SET EXERCISE:
Using the records that appear below, write out exactly the lines from the one with "rear_gusset();" through the one with "points = [vertex.co", keeping both end lines.

******************************

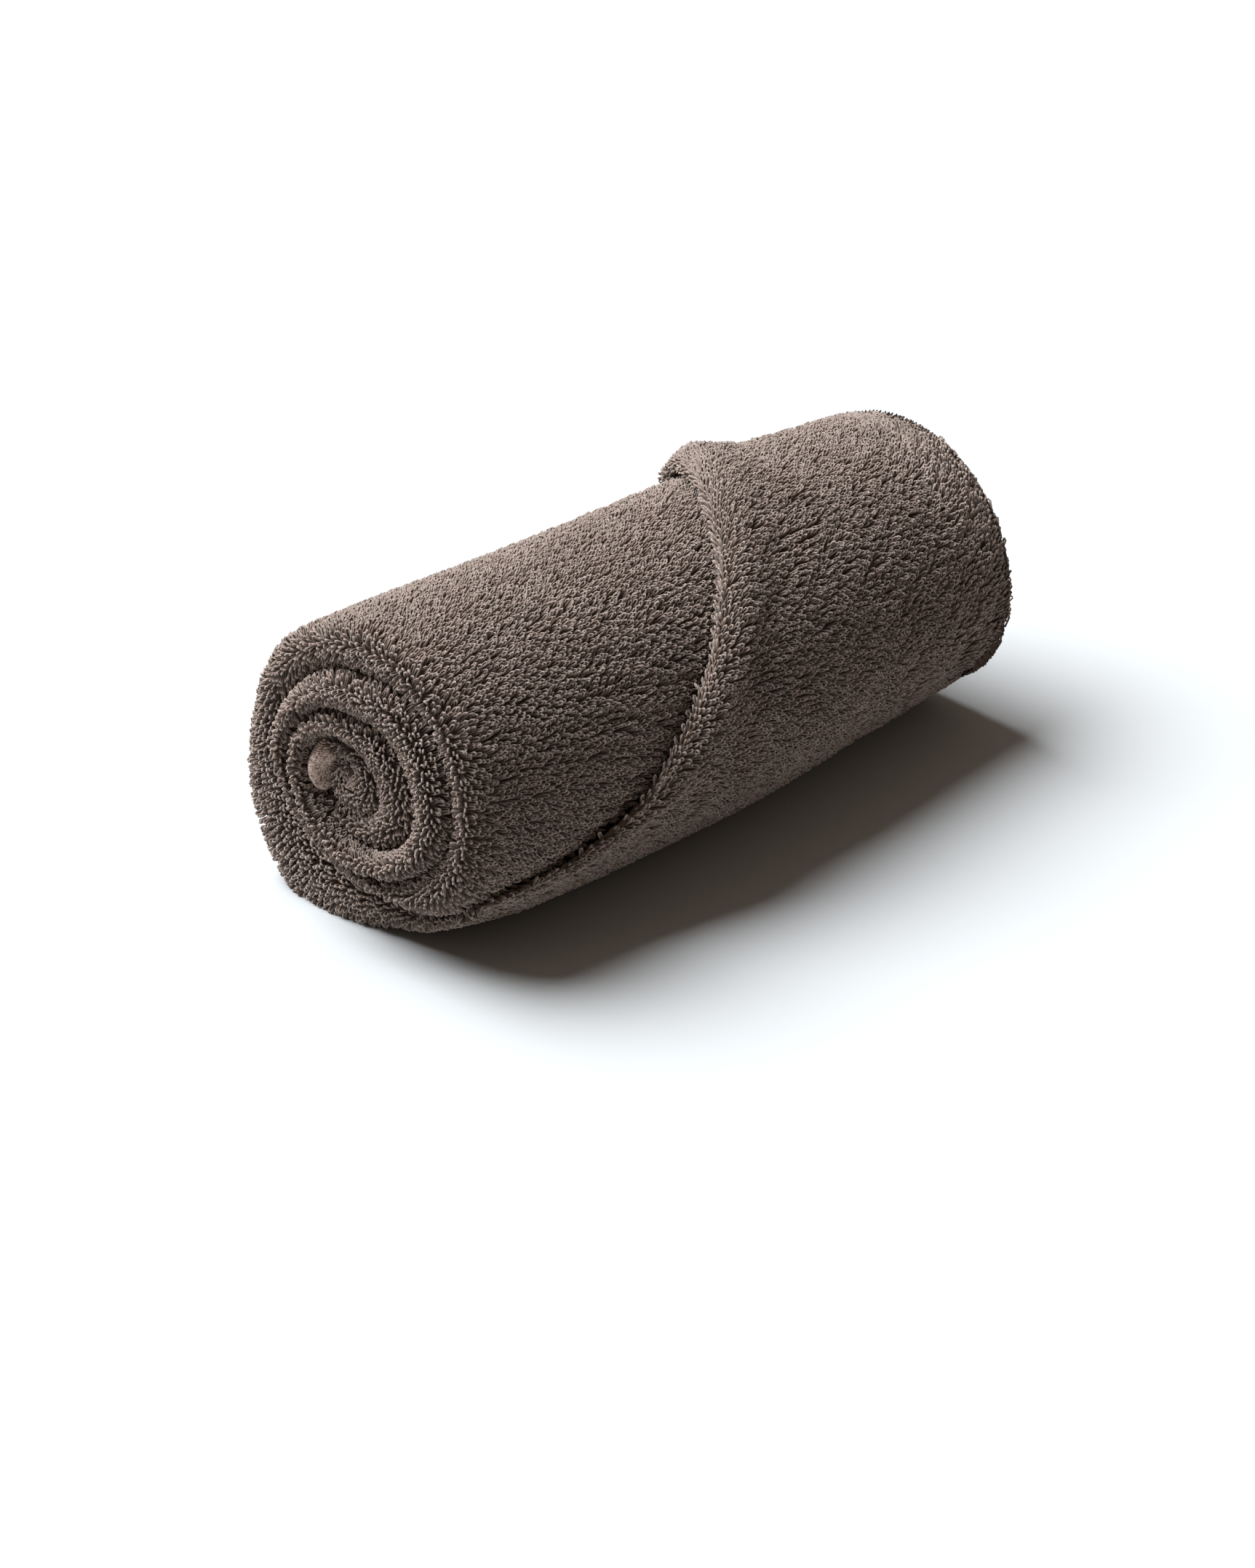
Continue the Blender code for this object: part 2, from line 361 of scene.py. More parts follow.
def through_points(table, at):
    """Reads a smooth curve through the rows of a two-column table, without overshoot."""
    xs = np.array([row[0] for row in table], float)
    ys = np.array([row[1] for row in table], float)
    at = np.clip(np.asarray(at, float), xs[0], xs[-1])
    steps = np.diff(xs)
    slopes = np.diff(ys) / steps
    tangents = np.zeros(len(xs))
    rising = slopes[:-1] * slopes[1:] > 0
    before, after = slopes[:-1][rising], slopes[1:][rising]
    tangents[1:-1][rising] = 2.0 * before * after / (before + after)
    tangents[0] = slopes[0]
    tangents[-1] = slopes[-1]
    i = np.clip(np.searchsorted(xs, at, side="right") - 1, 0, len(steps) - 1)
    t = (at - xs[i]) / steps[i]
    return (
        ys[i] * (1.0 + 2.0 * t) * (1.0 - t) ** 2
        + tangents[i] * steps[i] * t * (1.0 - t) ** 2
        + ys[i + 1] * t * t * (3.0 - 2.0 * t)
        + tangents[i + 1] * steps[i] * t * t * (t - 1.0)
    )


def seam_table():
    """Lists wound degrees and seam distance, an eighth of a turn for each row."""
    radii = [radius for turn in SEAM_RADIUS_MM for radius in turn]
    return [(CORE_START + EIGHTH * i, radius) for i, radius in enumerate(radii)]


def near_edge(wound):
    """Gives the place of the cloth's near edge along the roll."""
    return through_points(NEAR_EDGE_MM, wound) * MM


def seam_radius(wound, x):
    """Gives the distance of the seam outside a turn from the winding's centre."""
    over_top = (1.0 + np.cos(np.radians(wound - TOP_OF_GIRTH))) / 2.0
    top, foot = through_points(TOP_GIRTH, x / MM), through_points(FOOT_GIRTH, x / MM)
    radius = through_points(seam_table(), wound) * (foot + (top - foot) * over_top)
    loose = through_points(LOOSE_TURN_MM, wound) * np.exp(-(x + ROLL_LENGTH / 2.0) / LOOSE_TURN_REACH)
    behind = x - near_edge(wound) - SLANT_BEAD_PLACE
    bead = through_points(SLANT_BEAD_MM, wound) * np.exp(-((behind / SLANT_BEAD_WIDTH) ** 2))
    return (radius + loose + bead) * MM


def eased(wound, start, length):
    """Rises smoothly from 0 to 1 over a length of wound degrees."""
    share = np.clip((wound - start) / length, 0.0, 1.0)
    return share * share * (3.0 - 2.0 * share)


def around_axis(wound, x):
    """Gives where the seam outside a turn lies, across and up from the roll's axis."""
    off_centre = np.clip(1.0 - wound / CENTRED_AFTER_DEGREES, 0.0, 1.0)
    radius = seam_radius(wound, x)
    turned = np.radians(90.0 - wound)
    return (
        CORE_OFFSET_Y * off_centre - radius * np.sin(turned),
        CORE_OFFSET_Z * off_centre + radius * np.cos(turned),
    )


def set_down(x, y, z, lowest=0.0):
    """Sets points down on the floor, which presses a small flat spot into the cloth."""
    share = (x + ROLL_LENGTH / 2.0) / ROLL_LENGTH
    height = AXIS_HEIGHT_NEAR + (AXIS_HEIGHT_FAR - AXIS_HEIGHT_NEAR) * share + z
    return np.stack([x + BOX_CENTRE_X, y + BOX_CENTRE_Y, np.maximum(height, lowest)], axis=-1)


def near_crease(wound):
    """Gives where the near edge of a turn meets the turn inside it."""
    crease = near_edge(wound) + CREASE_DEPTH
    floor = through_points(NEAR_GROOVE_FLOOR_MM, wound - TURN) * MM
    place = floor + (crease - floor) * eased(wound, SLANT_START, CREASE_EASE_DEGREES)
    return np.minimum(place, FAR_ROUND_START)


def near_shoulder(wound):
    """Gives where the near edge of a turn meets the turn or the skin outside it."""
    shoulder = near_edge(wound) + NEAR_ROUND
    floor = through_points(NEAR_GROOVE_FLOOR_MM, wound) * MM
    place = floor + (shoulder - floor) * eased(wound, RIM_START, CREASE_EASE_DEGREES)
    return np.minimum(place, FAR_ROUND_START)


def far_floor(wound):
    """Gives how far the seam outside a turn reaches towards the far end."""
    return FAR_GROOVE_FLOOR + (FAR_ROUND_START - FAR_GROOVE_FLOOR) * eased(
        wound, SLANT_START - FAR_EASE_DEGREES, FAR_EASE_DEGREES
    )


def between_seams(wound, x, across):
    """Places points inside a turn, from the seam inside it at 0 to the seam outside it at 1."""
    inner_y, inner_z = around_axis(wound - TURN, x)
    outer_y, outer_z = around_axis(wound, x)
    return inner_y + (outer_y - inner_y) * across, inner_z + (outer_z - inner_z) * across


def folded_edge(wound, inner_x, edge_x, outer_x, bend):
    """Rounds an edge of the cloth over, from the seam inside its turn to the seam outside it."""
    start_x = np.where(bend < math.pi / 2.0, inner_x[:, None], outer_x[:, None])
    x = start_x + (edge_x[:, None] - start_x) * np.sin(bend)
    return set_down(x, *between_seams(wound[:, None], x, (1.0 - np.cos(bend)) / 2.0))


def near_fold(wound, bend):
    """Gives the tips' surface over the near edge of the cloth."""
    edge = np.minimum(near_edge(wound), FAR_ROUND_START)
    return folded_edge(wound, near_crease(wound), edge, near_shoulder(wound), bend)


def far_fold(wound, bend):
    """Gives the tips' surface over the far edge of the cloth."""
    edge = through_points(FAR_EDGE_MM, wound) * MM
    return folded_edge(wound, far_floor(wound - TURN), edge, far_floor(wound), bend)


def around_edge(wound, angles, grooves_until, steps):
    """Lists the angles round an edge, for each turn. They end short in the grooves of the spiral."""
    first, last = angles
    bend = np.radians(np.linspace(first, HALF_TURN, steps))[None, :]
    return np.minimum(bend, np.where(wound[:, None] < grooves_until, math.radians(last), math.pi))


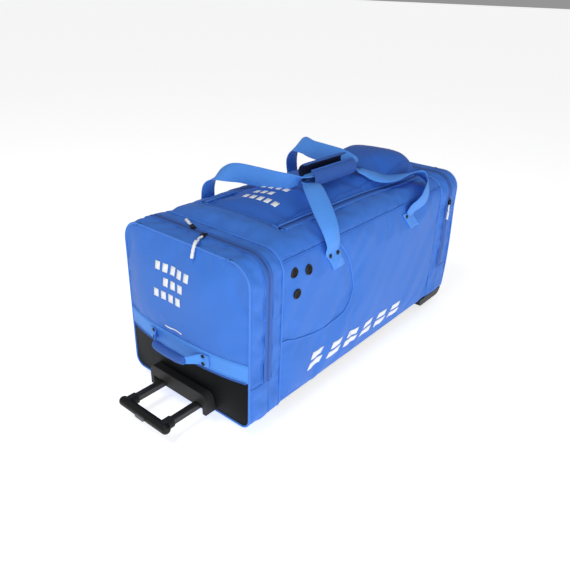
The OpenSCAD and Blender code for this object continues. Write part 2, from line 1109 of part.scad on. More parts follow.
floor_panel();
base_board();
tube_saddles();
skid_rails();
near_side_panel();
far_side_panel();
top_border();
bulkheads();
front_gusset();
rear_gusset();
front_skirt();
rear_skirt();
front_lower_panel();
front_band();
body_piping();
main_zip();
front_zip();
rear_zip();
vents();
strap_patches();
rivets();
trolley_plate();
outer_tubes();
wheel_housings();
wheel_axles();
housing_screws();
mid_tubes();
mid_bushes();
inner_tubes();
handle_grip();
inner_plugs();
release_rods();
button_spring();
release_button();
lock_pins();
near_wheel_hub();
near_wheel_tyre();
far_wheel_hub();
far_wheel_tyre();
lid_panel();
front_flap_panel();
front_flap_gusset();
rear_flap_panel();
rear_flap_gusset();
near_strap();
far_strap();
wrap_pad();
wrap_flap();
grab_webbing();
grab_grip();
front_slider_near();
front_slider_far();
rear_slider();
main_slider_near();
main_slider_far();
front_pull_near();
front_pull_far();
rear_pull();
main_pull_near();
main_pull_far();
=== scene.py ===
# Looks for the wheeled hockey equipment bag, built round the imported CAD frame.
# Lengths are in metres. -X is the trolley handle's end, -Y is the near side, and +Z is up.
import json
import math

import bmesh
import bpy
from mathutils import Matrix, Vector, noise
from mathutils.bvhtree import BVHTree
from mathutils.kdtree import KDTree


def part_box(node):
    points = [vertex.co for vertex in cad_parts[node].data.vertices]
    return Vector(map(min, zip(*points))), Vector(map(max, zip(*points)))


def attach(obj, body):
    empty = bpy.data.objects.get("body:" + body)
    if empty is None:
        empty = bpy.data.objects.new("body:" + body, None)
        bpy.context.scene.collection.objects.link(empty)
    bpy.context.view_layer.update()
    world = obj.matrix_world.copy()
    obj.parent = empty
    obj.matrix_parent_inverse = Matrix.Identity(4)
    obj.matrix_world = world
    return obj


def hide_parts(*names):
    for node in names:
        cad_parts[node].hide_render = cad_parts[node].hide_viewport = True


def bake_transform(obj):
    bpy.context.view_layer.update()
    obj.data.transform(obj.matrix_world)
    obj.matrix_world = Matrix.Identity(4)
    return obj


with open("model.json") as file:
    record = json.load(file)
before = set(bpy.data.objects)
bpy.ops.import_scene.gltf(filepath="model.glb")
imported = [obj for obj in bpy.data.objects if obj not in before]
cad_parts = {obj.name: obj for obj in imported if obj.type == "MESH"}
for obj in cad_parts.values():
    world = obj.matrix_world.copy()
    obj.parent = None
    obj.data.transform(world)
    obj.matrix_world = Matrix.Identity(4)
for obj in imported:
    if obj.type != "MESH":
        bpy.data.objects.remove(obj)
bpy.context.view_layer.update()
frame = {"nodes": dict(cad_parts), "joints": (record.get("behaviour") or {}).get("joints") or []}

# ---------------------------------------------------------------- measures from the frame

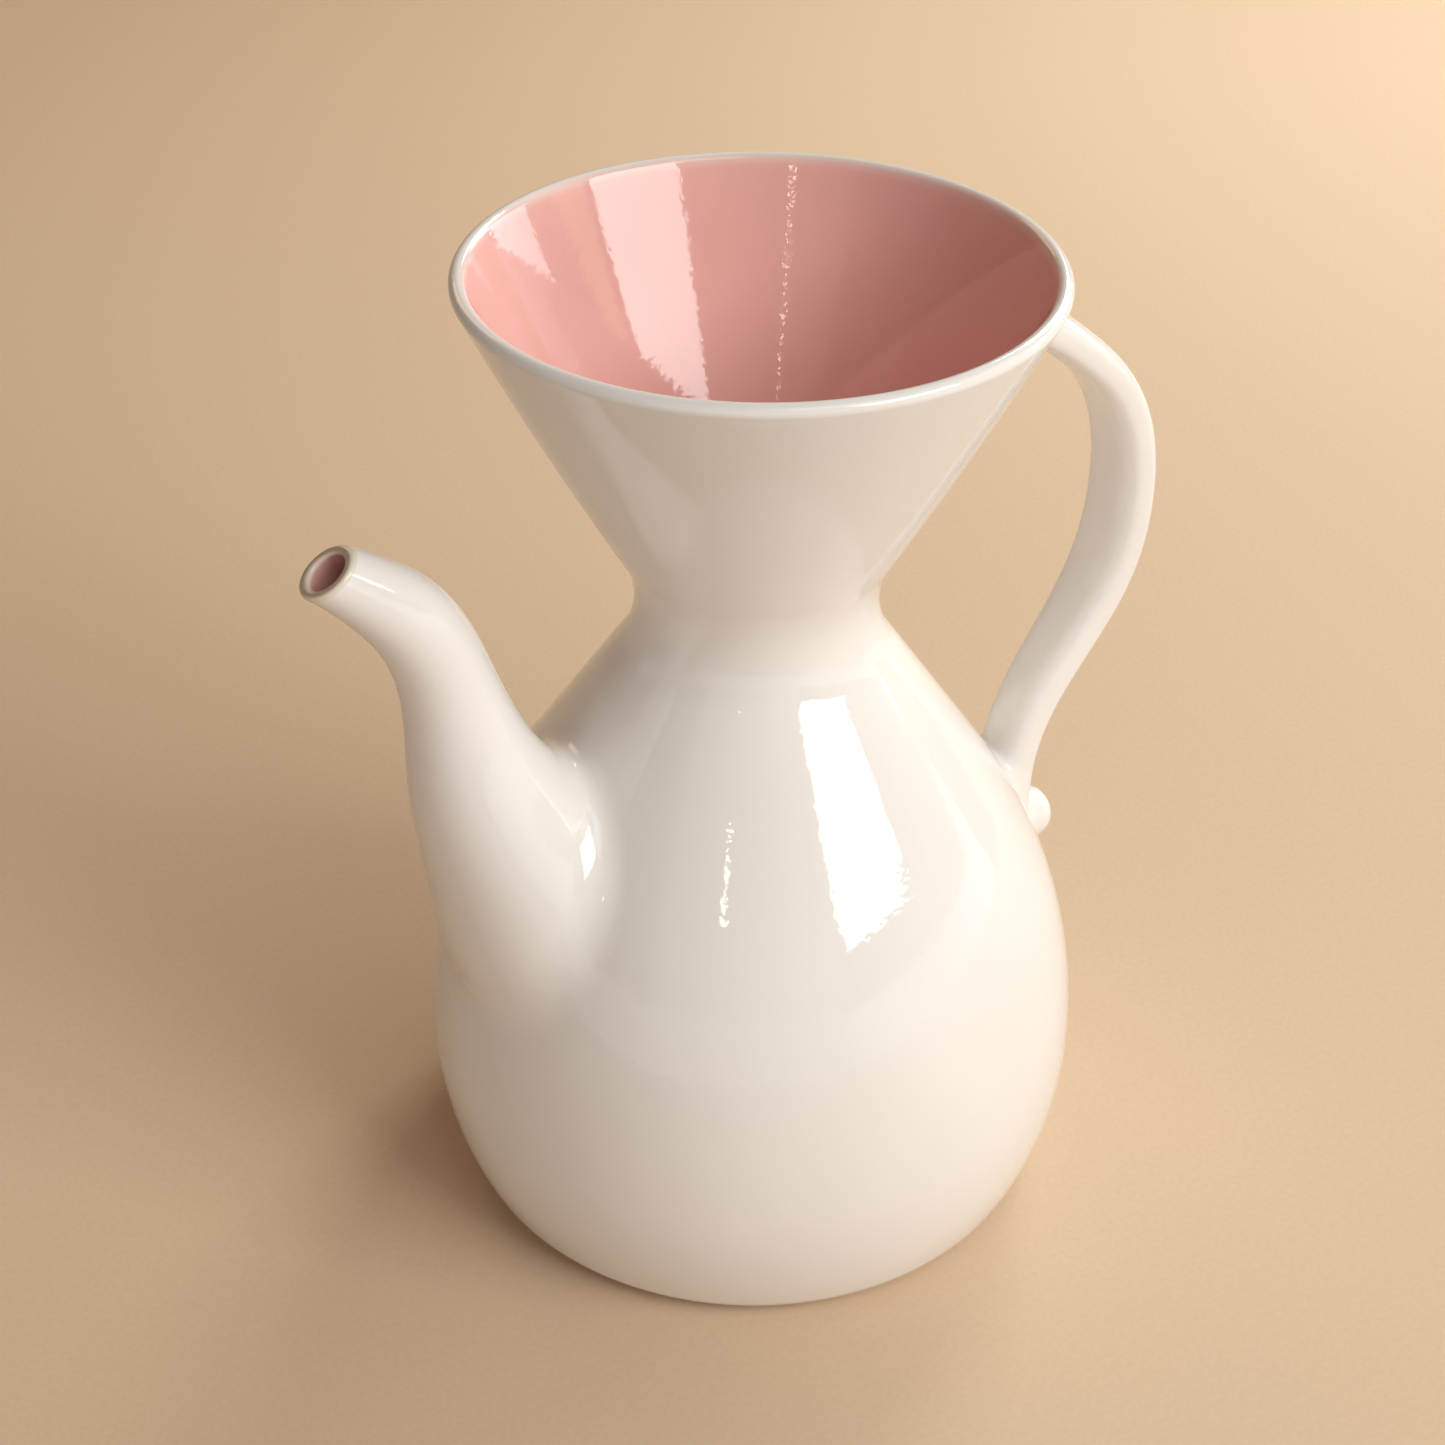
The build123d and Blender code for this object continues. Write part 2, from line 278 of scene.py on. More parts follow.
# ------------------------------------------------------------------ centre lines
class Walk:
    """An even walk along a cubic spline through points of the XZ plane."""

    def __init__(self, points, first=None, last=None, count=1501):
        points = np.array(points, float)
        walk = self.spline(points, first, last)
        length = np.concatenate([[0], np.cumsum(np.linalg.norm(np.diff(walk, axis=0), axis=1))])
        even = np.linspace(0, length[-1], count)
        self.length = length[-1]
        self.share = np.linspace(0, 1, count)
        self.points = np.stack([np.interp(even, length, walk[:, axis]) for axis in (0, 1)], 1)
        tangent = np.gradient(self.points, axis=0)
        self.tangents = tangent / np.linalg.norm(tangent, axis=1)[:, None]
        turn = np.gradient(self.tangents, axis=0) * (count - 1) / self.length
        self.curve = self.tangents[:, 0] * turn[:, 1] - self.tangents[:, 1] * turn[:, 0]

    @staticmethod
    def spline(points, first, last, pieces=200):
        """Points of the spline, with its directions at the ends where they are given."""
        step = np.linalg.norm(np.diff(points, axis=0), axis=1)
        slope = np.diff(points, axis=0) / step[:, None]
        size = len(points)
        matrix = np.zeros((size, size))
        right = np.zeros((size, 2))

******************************

EXERCISE RESPONSE:
rear_gusset();
front_skirt();
rear_skirt();
front_lower_panel();
front_band();
body_piping();
main_zip();
front_zip();
rear_zip();
vents();
strap_patches();
rivets();
trolley_plate();
outer_tubes();
wheel_housings();
wheel_axles();
housing_screws();
mid_tubes();
mid_bushes();
inner_tubes();
handle_grip();
inner_plugs();
release_rods();
button_spring();
release_button();
lock_pins();
near_wheel_hub();
near_wheel_tyre();
far_wheel_hub();
far_wheel_tyre();
lid_panel();
front_flap_panel();
front_flap_gusset();
rear_flap_panel();
rear_flap_gusset();
near_strap();
far_strap();
wrap_pad();
wrap_flap();
grab_webbing();
grab_grip();
front_slider_near();
front_slider_far();
rear_slider();
main_slider_near();
main_slider_far();
front_pull_near();
front_pull_far();
rear_pull();
main_pull_near();
main_pull_far();
=== scene.py ===
# Looks for the wheeled hockey equipment bag, built round the imported CAD frame.
# Lengths are in metres. -X is the trolley handle's end, -Y is the near side, and +Z is up.
import json
import math

import bmesh
import bpy
from mathutils import Matrix, Vector, noise
from mathutils.bvhtree import BVHTree
from mathutils.kdtree import KDTree


def part_box(node):
    points = [vertex.co for vertex in cad_parts[node].data.vertices]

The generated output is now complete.